In Ceremonies of Relationship: Engaging Urban Indigenous Youth in Community-Based Research, Bird-Naytowhow, Hatala, Pearl, Judge and Sjoblom reflect on the engagement of aboriginal youth living in Canadian urban contexts in a PAR project. Specifically, they discuss their experiences foregrounding youth voices, drawing on Indigenous knowledge systems and Indigenous research paradigms to ensure culturally appropriate and respectful ways of doing research with Indigenous youth. Central to their argument is the use of relationships and acts of ceremony with both youth partners and their community. Through these relational acts, they were able to establish respectful working environments that honor youth perspectives and insights in addition to their experiences. Their article extends Woodgate, Tennent, and Zurba’s discussion, highlighting the importance of partnerships and shared responsibility in effective research approaches. Hatala and colleagues give specific attention to the integrating of Western and Indigenous knowledge systems and the strategies their team used to achieve this.
Sanders and Munford continue this theme of relational accountability in Hidden in Plain View: Finding and Enhancing the Participation of Marginalised Young People in Research. Drawing on their experiences in a 6-year longitudinal mixed methods study with youth living in New Zealand and confronted by chronic risks, Sanders and Munford share their PARTH model as a means of maintaining contact with and engagement of a group of highly mobile participants over this lengthy span of time. Central to their successful retention of participants was again ensuring that the research team respects the realities of participant’s lives and acknowledges the positioning of the study within these lived realities. Working with youth and their lived experiences meant bending the study in relation to youth lives, rather than expecting youth to bend their lives in accordance with the study’s processes and time lines. By honoring youth in this way, the research team ensured participant retention and data that more accurately reflect the needs and experiences of marginalized youth transitioning to adulthood.
While these initial articles explore ways of ensuring youth voice is meaningfully integrated and represented in data sets, Reich and her coauthors discuss ways of extending youth engagement to the dissemination of research findings. With Indigenous youth participants from rural Atlantic Canada as coauthors, In This Together: Relational Accountability and Meaningful Research and Dissemination With Youth again highlights the importance of relationships, emphasizing accountability within these relationships to ensuring meaningful integration of youth in the dissemination process. Of particular note is the way in which youth regard the role of researchers in terms of driving the research and dissemination process. This discussion echoes Bird-Naytowhow and colleagues’ integration of Western and Indigenous ways of knowing as well as Sanders and Munford’s argument that researchers need to respect the positioning and relative importance of the research process in the lives of youth. Put simply, while research endeavors may be of importance to researchers and policy makers, they may not feature as prominently as a priority for youth. It is up to researchers to balance these various priorities in ways that respect youth and keep them engaged. Their discussion of the dissemination process also establishes an important segue into Mitchell’s discussion of engaging policy makers.

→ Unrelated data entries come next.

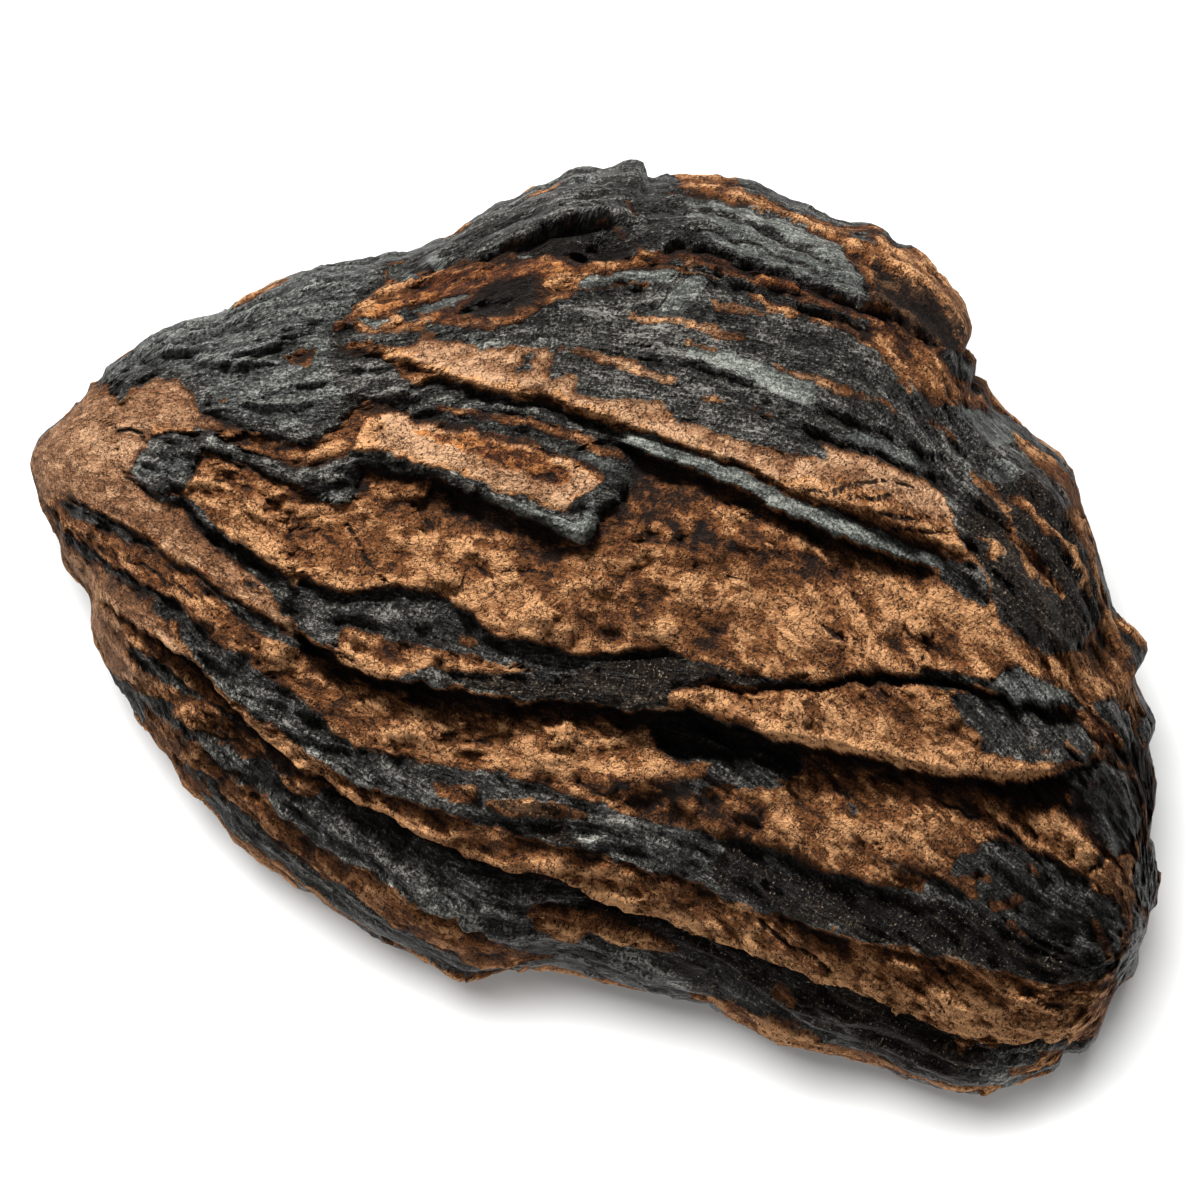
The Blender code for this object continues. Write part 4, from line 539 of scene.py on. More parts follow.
        170, -35, 176, -35, 180, -32.6, 184, -30.4, 188, -28.6, 191, -25, 193, -28, 189, -31, 186, -31.5,
        183, -33.5, 181, -36.5, 183, -37.5, 180, -41, 177, -43, 170, -45, 160, -45, 157, -43.4, 154, -43.4,
        150, -42.9, 146, -42.3, 140, -42.3, 135, -42.3, 131, -43.8, 126, -46, 121, -46, 116, -45.4, 110,
        -45.6, 103, -46, 97, -46.8, 92, -46.5, 85, -46, 80, -45.3, 74, -44.2, 68, -43.2, 63, -42, 58, -40.3,
        53, -38.8, 48, -37.2, 42, -35.4, 35, -33, 30, -32.3, 26, -30.8, 23, -28.9)),
    Mark(Stuff.CEMENT, (54.4, -34.6, 58, -33.2, 61, -33.6, 60, -35.2, 57.5, -35.8)),
    Mark(Stuff.DARK, (48, -31.2, 53, -31.6, 56, -32.6, 54, -34, 50, -33)),
    Mark(Stuff.CEMENT, (99, -39.5, 101, -38.7, 106, -38.2, 110, -37, 116, -37.8, 121, -37.5, 123, -38.5,
        119, -40, 113, -40.5, 109, -40.2, 107.5, -41.5, 104, -42.3, 100.5, -42, 98.8, -40.8)),
    Mark(Stuff.SILVER, (52, -37.4, 0.4, 60, -40.2, 0.5, 68, -42.6, 0.5, 75, -43.8, 0.35, 80, -44.8,
        0.3), True),
    Mark(Stuff.SILVER, (81, -43.2, 84, -42, 88, -42.4, 92, -44, 90, -45.6, 84, -45.4)),
    Mark(Stuff.FLECK, (104, -36, 116, -36, 130, -35.8, 146, -36, 160, -35.8, 174, -36, 176, -38, 172, -41.6,
        160, -42, 150, -40.6, 138, -40.4, 126, -38.6, 116, -37.4)),
    Mark(Stuff.FLECK, (118, -41, 124, -39.6, 130, -39.6, 133, -41.4, 128, -43, 122, -44)),
    Mark(Stuff.SILVER, (112, -41.2, 0.5, 118, -41.8, 0.9, 124, -42.4, 0.9, 129, -43, 0.4), True),
    Mark(Stuff.CEMENT, (131, -43.7, 136, -42.6, 142, -42.4, 150, -43.2, 155, -43.3, 154, -46, 145, -47, 136,
        -46)),
    Mark(Stuff.CEMENT, (170.5, -36.8, 172, -35.8, 173, -36, 171.8, -37.4)),
    Mark(Stuff.CEMENT, (140.4, -38.4, 0.4, 143, -38.8, 0.5), True),
    Mark(Stuff.SILVER, (176, -36, 180, -34.5, 183, -31.8, 184.4, -32.5, 181, -36, 184, -37.3, 179, -43,
        176.5, -40)),
    Mark(Stuff.RUST, (181, -36.4, 184, -33, 188, -30.6, 189, -33.2, 185, -36.6)),
    Mark(Stuff.ENAMEL, (33, -35.2, 38, -36.8, 43, -38.4, 45.5, -39.2, 47, -41, 50, -41.2, 53, -42, 58, -44,
        64, -46, 70, -47.3, 75, -49, 80, -50.5, 88, -50.5, 95, -51.4, 98, -50.4, 103, -48.4, 108, -47, 112,
        -46.9, 112, -51, 104, -54, 96, -57, 80, -57, 60, -53, 48, -49, 46, -43.4, 44, -40.8, 40, -39, 36,
        -37.2)),
    Mark(Stuff.ENAMEL, (116.4, -45.6, 0.3, 118, -46, 0.5, 121, -45.8, 0.3), True),
)

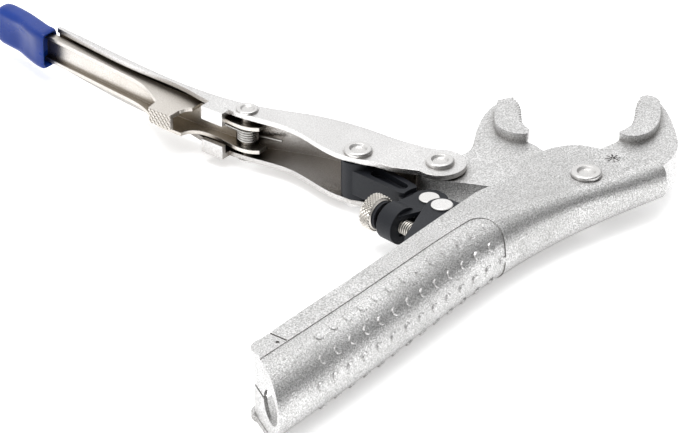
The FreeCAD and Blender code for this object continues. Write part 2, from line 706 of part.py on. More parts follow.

In “The Girl Should Just Clean up the Mess”: On Studying Audiences in understanding the Meaningful Engagement of Young People in Policy-Making, Mitchell introduces critical considerations regarding dissemination processes. She draws on her experiences of research dissemination with deans and deputy deans from Agricultural Technical Vocational Educational Training Colleges in Ethiopia to highlight the complexities of dissemination. Through this reflection, she highlights the key points of consideration necessary to move these processes away from tokenistic and even potentially harmful activities to ones that are meaningful and that can effect change that is relevant to marginalized youth. Critically, Mitchell adds to the emerging questions of how we account for the role of audiences, and in particular, audience members who hold power in the process of knowledge uptake and knowledge mobilization.
Finally, in Meaningful Engagement of Indigenous Youth in PAR: The Role of Community Partnerships, three community partners and I reflect on the importance of community-based partnerships and relationships in supporting the meaningful engagement of youth throughout the research process. Responding to Sanders and Munford’s caution that research may not always be a priority for youth, as well as Reich and colleagues’ clear statement of researcher responsibility to the design and facilitation process, we reflect on the ways in which community–academic partnerships can ensure contextual congruence and relevance of research as well as create a strong foundation from which youth can move forward with research and dissemination activities. We also discuss the ways in which these partnerships create longevity with regard to the impact of research projects for youth and their communities.
Collectively then, these six articles bring together innovative ways of thinking about how we do research with youth and their communities, how we can better ensure that our findings are of greater relevance to the needs and wants of youth, and how we can engage in a more impactful dissemination process that facilitates greater uptake of knowledge. Simultaneously, these articles also demonstrate ways in which youth can be meaningfully supported as change agents within and beyond their communities. At the core of each of these manuscripts is a call to respect the perspectives, experiences, and agency of youth and that we honor their priorities, perspectives, and needs. Critically, such respect and honor requires not making assumptions. There will be occasions when youth will not be able to or want to give their attention to research; how researchers respond to these moments is important. Do we simply walk away? Or do we take the time to understand the dynamics of this resistance and ensure that we respond in ways that do not further the marginalization of youth. Similarly, what is our role as researchers in supporting dissemination of findings? And where does our responsibility in this process end? In short, respecting and honoring youth means engaging in open dialogue and working in active partnership to achieve constructive and meaningful outcomes. It also often means extending ourselves both in terms of how we understand research, ethics, youth, participation, and dissemination and to persist in critical questioning of normative assumptions around these terms.